Nina Matsumotos is one of the artists whose work is featured in the project. Contributing to Cloudscape Comics anthologies in the past, she was approached to submit a panel for Comics in Transit. Matsumotos’s comic is light on text and takes inspiration from Japanese trains.

“[The phrase] is used to thank you for your efforts, especially at the end of the day because you worked hard and that’s admirable,” said Matsumotos. “That’s all it says. I wanted to keep my comic short, simple and light on text.”

Applications for these posters around the city are open to all non-profit organisations. McTavish-Wisden wanted to show commuters around the city the diversity that surrounds them every day on the buses.

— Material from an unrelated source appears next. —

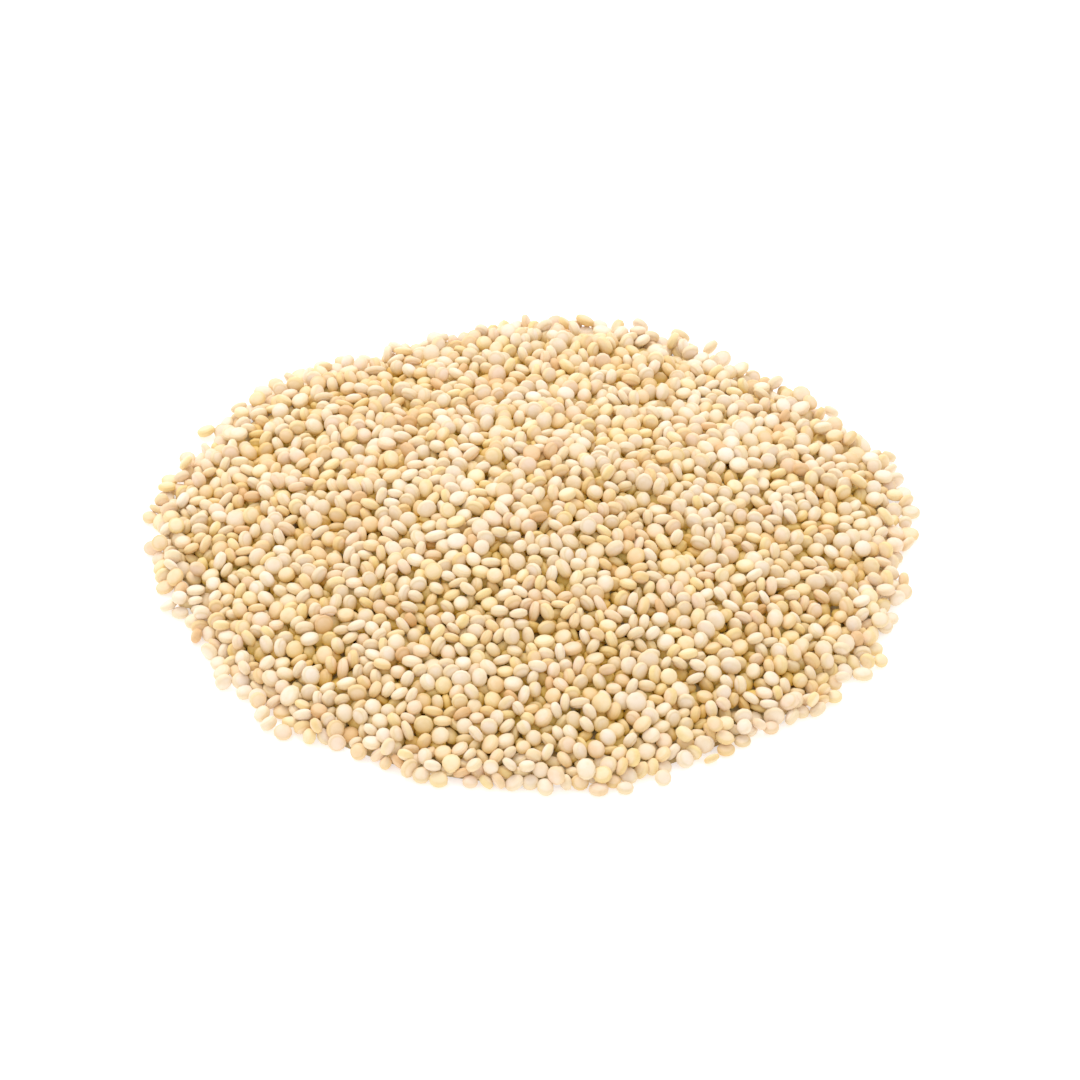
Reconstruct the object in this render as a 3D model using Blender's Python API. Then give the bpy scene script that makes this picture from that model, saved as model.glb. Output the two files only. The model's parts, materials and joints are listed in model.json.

“What I wanted to do is — because so many of the artists I work with are from different parts of the world but have decided to call B.C. home — I challenged them,” he said. “I said to write a story about a city that you like or have had some experience with…. Hopefully when people read these at the bus stops they’ll maybe learn a little something from their neighbours, where they’re from… and maybe start to know about who they’re waiting for the bus with.”

Each comic documents city life all around the globe — from Vancouver to Guadalajara. The project includes both fiction and non-fiction stories, and their genres and styles are varied — there are comedy comics, tragic comics, abstract comics and political commentary.

McTavish-Wisden has been writing and sketching comics since he can remember, but had been looking for a means to share his passion since beginning his contemporary art program at SFU.

“I was just looking and thinking of ways I could get comic panels or comic pages out of the book format…. I’m always thinking of ways to sort of shake up how people see comics and where they see them,” he said. “It seemed to me that I needed to find a way to show these comics and protect them from vandalism — for the most part anyways — and reach as many people as possible.”